Storage¶

Metadata Storage¶

We are working toward storing the metadata separately in a graph database. This will allow us to support more robust graph queries using gremlin.

Storage Adapters¶

When modeling content types in the design studio (see Creating Content Types), the storage location must be specified, such as MongoDB or PDP. These storage backends are supported through corresponding storage adapters which implement methods for creating, updating, deleting, or listing content (among others). All supported storage adapters can be found in src/routers/Search/adapters/. More information about specific storage adapters can be found below.

Currently, the storage adapters assume a two-level deep hierarchy of content. That is, they expect repositories to be created which contain content.

PDP¶

The PDP adapter stores content on the Premonition Data Platform. The central concepts in PDP are the Process which contains Observations. Processes are a list of observations. Each observation is essentially a structured JSON object with both an index and version number. Observations also contain the metadata (in the data field) and metadata about the associated files.
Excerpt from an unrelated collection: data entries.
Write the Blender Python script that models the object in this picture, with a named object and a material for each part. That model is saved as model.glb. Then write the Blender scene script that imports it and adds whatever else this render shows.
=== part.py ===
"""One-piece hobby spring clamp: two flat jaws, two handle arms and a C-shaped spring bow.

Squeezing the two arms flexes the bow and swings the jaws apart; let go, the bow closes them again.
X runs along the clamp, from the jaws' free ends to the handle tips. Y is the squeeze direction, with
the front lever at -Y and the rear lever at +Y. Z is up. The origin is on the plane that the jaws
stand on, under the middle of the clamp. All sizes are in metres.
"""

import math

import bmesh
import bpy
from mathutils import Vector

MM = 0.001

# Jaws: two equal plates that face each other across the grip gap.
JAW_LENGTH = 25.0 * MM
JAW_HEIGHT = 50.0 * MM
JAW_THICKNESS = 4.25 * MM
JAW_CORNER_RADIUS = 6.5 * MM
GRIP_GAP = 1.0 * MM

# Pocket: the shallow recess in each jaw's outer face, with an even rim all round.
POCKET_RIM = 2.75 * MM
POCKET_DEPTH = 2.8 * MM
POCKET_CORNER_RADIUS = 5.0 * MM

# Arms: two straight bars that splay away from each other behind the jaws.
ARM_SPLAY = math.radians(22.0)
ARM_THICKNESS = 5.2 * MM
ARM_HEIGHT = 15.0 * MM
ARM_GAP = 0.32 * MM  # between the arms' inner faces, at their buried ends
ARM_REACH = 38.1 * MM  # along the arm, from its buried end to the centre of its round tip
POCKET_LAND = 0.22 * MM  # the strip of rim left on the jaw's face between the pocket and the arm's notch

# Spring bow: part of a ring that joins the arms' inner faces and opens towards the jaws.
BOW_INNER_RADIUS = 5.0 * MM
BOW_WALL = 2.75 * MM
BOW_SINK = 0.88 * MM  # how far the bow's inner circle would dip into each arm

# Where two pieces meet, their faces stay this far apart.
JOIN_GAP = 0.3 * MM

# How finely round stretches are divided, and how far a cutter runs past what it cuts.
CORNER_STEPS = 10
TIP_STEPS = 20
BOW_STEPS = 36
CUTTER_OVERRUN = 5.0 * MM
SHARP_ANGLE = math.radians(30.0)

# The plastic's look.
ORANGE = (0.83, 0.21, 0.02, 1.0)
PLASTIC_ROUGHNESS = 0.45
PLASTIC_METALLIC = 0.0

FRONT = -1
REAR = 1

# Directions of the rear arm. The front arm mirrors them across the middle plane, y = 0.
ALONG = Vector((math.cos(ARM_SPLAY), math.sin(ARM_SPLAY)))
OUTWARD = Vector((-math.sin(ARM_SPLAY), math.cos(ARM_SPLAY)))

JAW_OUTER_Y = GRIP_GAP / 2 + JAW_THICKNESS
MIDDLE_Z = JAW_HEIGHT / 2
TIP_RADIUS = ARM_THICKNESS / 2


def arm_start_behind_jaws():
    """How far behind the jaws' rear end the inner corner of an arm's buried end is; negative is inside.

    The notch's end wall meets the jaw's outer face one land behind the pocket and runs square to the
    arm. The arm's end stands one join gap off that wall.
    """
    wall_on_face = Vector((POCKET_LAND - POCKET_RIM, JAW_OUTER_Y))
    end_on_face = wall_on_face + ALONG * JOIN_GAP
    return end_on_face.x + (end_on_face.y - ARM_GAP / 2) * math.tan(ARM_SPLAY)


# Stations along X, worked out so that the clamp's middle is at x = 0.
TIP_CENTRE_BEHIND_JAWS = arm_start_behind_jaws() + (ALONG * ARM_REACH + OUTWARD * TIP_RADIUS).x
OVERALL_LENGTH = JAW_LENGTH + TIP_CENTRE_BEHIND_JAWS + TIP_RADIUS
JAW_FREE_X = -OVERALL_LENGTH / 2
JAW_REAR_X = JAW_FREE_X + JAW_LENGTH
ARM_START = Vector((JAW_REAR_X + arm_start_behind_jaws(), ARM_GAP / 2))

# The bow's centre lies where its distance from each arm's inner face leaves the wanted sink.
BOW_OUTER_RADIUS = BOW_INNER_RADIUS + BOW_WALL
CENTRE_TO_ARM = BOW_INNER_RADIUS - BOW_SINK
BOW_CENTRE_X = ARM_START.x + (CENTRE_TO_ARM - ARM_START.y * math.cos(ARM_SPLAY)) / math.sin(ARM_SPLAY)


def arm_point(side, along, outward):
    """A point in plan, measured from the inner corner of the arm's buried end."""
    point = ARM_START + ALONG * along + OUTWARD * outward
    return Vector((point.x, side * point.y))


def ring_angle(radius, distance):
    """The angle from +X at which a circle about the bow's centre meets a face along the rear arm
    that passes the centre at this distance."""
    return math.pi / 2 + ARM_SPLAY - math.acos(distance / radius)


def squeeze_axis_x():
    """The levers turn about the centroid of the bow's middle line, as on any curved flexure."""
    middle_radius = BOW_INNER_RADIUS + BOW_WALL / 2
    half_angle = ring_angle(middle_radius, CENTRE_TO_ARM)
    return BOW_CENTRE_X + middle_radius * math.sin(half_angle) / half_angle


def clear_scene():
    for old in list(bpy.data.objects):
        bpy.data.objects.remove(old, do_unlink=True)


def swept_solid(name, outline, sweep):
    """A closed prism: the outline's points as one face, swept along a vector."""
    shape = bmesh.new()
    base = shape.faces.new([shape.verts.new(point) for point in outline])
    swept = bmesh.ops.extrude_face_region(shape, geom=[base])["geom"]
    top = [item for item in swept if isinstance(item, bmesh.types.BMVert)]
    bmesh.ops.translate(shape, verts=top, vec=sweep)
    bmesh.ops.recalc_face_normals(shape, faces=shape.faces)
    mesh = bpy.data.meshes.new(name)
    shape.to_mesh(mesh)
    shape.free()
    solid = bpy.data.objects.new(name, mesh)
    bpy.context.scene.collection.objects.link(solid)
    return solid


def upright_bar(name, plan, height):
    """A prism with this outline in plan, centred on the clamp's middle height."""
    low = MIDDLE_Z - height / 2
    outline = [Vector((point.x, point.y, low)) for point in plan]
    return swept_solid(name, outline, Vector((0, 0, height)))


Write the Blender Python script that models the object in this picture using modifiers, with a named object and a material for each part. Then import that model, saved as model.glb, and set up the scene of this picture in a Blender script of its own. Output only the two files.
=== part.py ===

In PDP, repository metadata is stored in the first observation (index 0) and content is stored in the subsequent observations.

As PDP is an immutable data store, deletion support is a little more complex. Observations can contain either 1) content metadata, 2) content update events - including the new metadata, or 3) content deletion events. As a result, observations are technically more of an oplog.

MongoDB¶

When storing content using the MongoDB adapter, all repository and content metadata is stored in a document. The document contains the repository metadata along with the metadata for all the content (and every version of each content item). Files are stored using GridFS (which is available out of the box with MongoDB).